• **EXERCISE REQUIREMENTS**
Write the data out again in full, with no departure from the original.

BEGIN GIVEN DATA

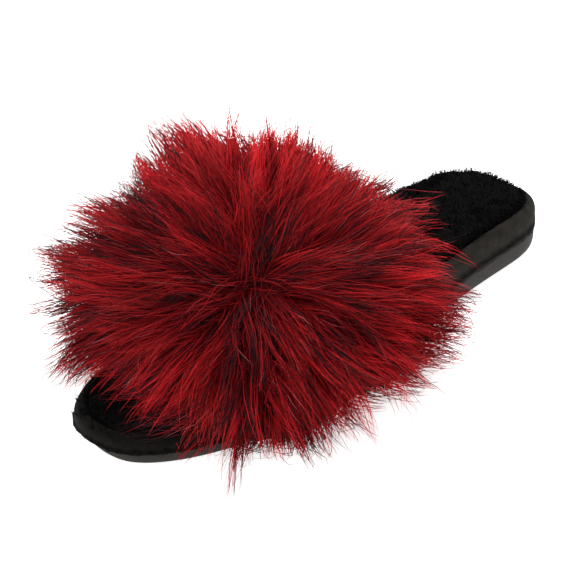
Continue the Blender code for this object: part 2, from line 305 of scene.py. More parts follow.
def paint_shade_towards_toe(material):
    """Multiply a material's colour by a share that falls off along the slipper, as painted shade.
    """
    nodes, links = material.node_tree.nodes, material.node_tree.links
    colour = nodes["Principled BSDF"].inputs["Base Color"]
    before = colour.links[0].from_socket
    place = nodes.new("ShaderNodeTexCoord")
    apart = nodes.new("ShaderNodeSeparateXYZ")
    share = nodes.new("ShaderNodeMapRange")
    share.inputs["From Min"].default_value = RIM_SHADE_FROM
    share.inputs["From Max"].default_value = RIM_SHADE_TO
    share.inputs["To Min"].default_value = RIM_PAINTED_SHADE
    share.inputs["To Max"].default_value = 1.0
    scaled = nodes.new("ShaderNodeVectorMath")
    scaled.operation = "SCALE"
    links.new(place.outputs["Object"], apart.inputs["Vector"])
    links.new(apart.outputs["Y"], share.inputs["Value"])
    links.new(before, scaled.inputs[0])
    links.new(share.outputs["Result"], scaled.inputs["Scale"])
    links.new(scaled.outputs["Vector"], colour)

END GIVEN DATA

• **COMPLETE OUTPUT**
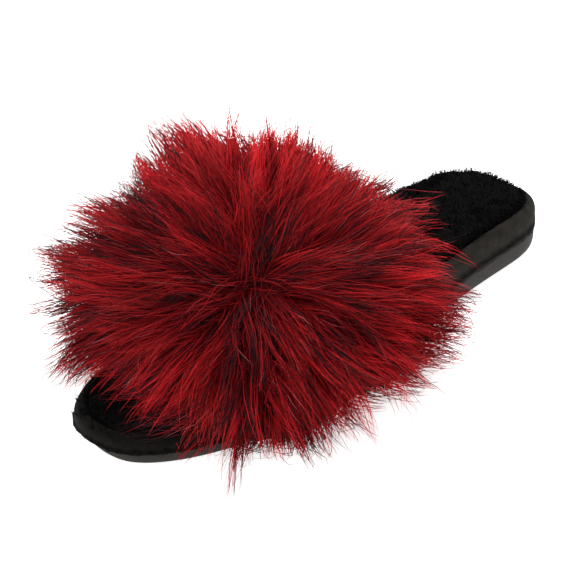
Continue the Blender code for this object: part 2, from line 305 of scene.py. More parts follow.
def paint_shade_towards_toe(material):
    """Multiply a material's colour by a share that falls off along the slipper, as painted shade.
    """
    nodes, links = material.node_tree.nodes, material.node_tree.links
    colour = nodes["Principled BSDF"].inputs["Base Color"]
    before = colour.links[0].from_socket
    place = nodes.new("ShaderNodeTexCoord")
    apart = nodes.new("ShaderNodeSeparateXYZ")
    share = nodes.new("ShaderNodeMapRange")
    share.inputs["From Min"].default_value = RIM_SHADE_FROM
    share.inputs["From Max"].default_value = RIM_SHADE_TO
    share.inputs["To Min"].default_value = RIM_PAINTED_SHADE
    share.inputs["To Max"].default_value = 1.0
    scaled = nodes.new("ShaderNodeVectorMath")
    scaled.operation = "SCALE"
    links.new(place.outputs["Object"], apart.inputs["Vector"])
    links.new(apart.outputs["Y"], share.inputs["Value"])
    links.new(before, scaled.inputs[0])
    links.new(share.outputs["Result"], scaled.inputs["Scale"])
    links.new(scaled.outputs["Vector"], colour)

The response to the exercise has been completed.